Vulcan Sales Inc.
- Type: Private
- Industry: Retail
- Founded: 1997
- Headquarters: Sandy, Utah, United States
- Products: Tires, tire chains, tire accessories, tire gauges, tire pressure monitoring systems (TPMS)
- Website: www.vulcantire.com

= Vulcan Tire =

Vulcan Tire is an American online retailer. Their merchandise includes tires, tire chains, TPMS, tire accessories and cargo control devices. Vulcan Tire was founded in 1997 and is based in Sandy, Utah.

==History==
Vulcan Tire has a history of sponsoring and promoting club motorsports and supporting local automotive enthusiasts. Vulcan Tire sponsored a team who crossed the United States on an "Xtreme Roadtrip", as well offering prizes at local auto cross events.

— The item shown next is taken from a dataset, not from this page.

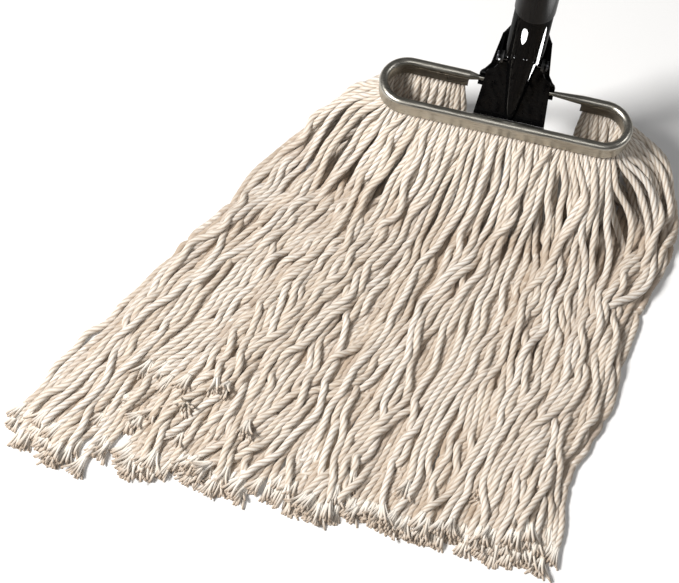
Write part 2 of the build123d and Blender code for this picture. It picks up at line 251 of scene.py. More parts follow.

In June 2014, the company became the first tire retailer in the world to accept Bitcoin payments.

Vulcan Tire is currently one of the top online retailers for customer’s satisfaction.

==Website==

===Products===
Most of the products sold on Vulcan Tire are tire related items, such at tires, tire chains and tire gauges. The company does sell some items not directly related to tires such as cargo control products.

Vulcan Tire displays reviews on tire products. These reviews ranks tire products on over 12 different criteria.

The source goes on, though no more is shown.